Самоубийство
Психиатры говорят "суицид", находят соответствующую рубрику в классификации и переводят это действие в сферу чистой объективности, которая скрывает пропасть. Литераторы называют это "добровольный уход из жизни" и каждый раз, наивно предполагая, что это и есть высшая человеческая возможность, рисуют это действие в розовом свете, который тоже обманывает.
Только слово "самоубийство" непреклонно требует высказать одновременно и объективность голого факта, и весь ужас этого вопроса: "само-" выражает свободу, которая уничтожает существование этой свободы, (в то время как "свободная" говорит слишком мало, как будто подразумевается, что самоотношение там преодолено), а слово "убийство" отражает насильственное действие (в то время как "смерть" - пассивное исчезновение).
Пассивно человек не может ни жить, ни хотеть умереть. Он живет активностью, он может принять свою жизнь только активно. Наше существование как таковое делает невозможным пассивное угасание, когда мы этого желаем. Чистая пассивность возможна только в естественной смерти, наступающей от болезни и от внешних причин. Такова наша ситуация.

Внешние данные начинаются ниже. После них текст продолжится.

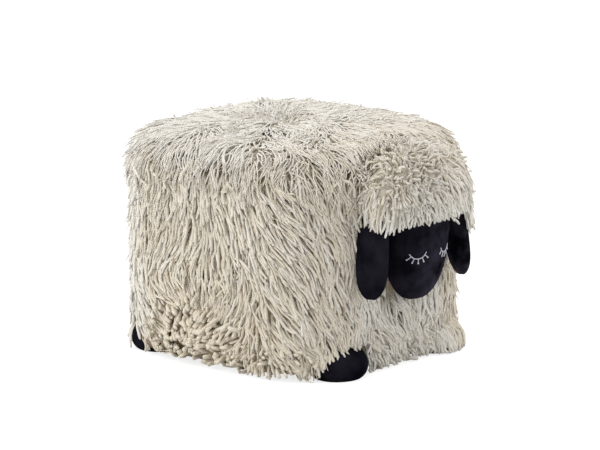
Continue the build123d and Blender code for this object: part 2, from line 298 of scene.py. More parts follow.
# The second colour is the painted sheen.
velvet = velvet_finish("velvet", (0.0010, 0.0009, 0.0022), (0.066, 0.061, 0.086))
canvas = woven_finish("canvas", (0.66, 0.61, 0.52), (0.42, 0.37, 0.29), 1100)
lining = woven_finish("lining", (0.84, 0.82, 0.78), (0.66, 0.63, 0.58), 2200, 0.12 * MM)
tape_cloth = woven_finish("zip tape", (0.58, 0.53, 0.44), (0.36, 0.32, 0.25), 1900, 0.15 * MM)

# %% [markdown]
# ## Beads, plastic, metal and thread
# The filling is a mass of light beads, so cells stand up from its surface. The zip's teeth are
# moulded plastic with a slightly worn top, and its slider is metal with a fine grain. The eyes
# are embroidered in a thread with a soft gloss.

# %% Hard and fibrous materials
def bead_finish(name, light, dark, beads_per_metre):
    """Packed round beads, with shade painted darker towards their edges, where they meet."""
    finish = Finish(name)
    where = finish.place()
    cells = finish.node("ShaderNodeTexVoronoi", sockets={"Vector": where, "Scale": beads_per_metre})
    colour = finish.mix((cells * 1.3).clamped(), light, dark)
    return finish.done(colour, 0.6 + cells * 0.2, finish.bump(1 - cells, 1.5 * MM))


def plastic_finish(name, light, worn):
    """Moulded plastic, paler where it has rubbed."""
    finish = Finish(name)
    where = finish.place()
    rub = finish.noise(where, 240.0, 3.0)
    colour = finish.mix((rub * 2.2 - 0.8).clamped(), light, worn)
    return finish.done(colour, 0.42 + rub * 0.2, finish.bump(rub, 0.05 * MM),
                       Specular_IOR_Level=0.5)


def metal_finish(name, bright, dull):
    """Brushed metal with a grain across the zip and duller patches."""
    finish = Finish(name)
    grain = finish.noise(finish.place((90.0, 2500.0, 900.0)), 1.0, 2.0)
    patches = finish.noise(finish.place(), 300.0, 2.0)
    colour = finish.mix(patches, bright, dull)
    return finish.done(colour, 0.26 + patches * 0.22, finish.bump(grain, 0.03 * MM), Metallic=1.0)


def thread_finish(name, light, shade):
    """Embroidery thread with a soft gloss."""
    finish = Finish(name)
    fibre = finish.noise(finish.place((2600.0, 900.0, 900.0)), 1.0, 2.0)
    colour = finish.mix(fibre * 0.6, light, shade)
    return finish.done(colour, 0.42 + fibre * 0.2, finish.bump(fibre, 0.08 * MM), Sheen_Weight=0.3)


beads = bead_finish("bead filling", (0.88, 0.88, 0.86), (0.55, 0.55, 0.53), 260.0)
wadding = felt_finish("wadding", (0.88, 0.88, 0.87), (0.62, 0.62, 0.61))
teeth_plastic = plastic_finish("zip teeth", (0.52, 0.47, 0.38), (0.66, 0.61, 0.52))
slider_metal = metal_finish("zip metal", (0.66, 0.65, 0.62), (0.42, 0.41, 0.39))
eye_thread = thread_finish("eye thread", (0.72, 0.71, 0.80), (0.46, 0.45, 0.53))
print("materials", len(bpy.data.materials))

# %% [markdown]
# ## The wool's outer form
# A yarn lies on the form below it, bends over an edge and hangs. Following thousands of them
# needs a quick answer to one question: how far is a point from the outer form? A signed
# distance gives it. The block is a rounded rectangle with a rounded top edge, and the cap is
# half an ellipsoid that goes straight down below its widest level.

# %% Signed distances
def rounded(first, second, radius):
    """Distance to the corner between two surfaces, rounded by a radius."""
    a = first + radius
    b = second + radius
    return np.minimum(np.maximum(a, b), 0) + np.hypot(np.maximum(a, 0), np.maximum(b, 0)) - radius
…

Самоубийство - это единственное действие, которое освобождает от всех дальнейших действий. Смерть, решающая пограничная ситуация для экзистенции - это событие, которое приходит, но которое не зовут. Совершить самоубийство может только человек, после того, как он узнает о смерти. Он может не только сознательно решиться на жизнь, но может решать, хочет он жить или нет. Смерть зовет его в сферу свободы.
1. Самоубийство как факт.
Как безусловное действие, самоубийство не может быть познано методами психологической науки - методами статистического исследования и исследования случаев. Только на границе эмпирического предметного познания внезапно появляется самоубийство как философская проблема.
Статистика изучает частоту этого явления: что в Европе наибольшую склонность к самоубийству имеют германские народы, что среди стран наибольшая частота самоубийств в Дании, что в Германии частота самоубийств выше в северных провинциях, чем в южных, что частота самоубийств растет с возрастом, достигает максимума между 60 и 70 годами, затем опять снижается, что в течение года пик самоубийств приходится на май/июнь; что в протестантских землях частота самоубийств выше, чем в католических.
Эти и другие статистические закономерности, точные цифры которых нужно искать в работах по моральной статистике (Moralstatistik), не дают никакого представления об отдельной душе: они не устанавливают никакого закона, которому был бы подчинен каждый отдельный человек. Это количественные отношения, действительные только для больших чисел, которые дают представление об общих особенностях народов, возрастов и полов - как и каузальные факторы, они оказывают влияние, но в единичном случае не являются решающими.
Только по видимости более психологически глубоко проникает статистика движущих мотивов. Она дает определенные закономерности процентов самоубийств от пресыщения жизнью, физических страданий, страстей, пороков (в том числе морфинизма, алкоголизма), скорби и печали, раскаяния, страха перед наказанием, неприятностями и конфликтами. Но в этих закономерностях, пожалуй, больше выражается типичная оценка близких родственников и полицейских органов, чем психологическая действительность того, кто совершает самоубийство. Тот, кто однажды испытал близость самоубийства, если он одарен любовью к людям и даже слабой психологической проницательностью, поймет, что ни один мотив не может сделать это событие понятным. В конце концов всегда остается тайна. Но именно поэтому можно до бесконечности пытаться понять, что можно установить и познать эмпирически.
Судя по всему, самое простое - предположить душевную болезнь; бывало, каждого самоубийцу объявляли душевнобольным. Тогда снимается вопрос о мотивах; проблема самоубийства целиком и полностью лежит за границей мира здоровья. Но это не так.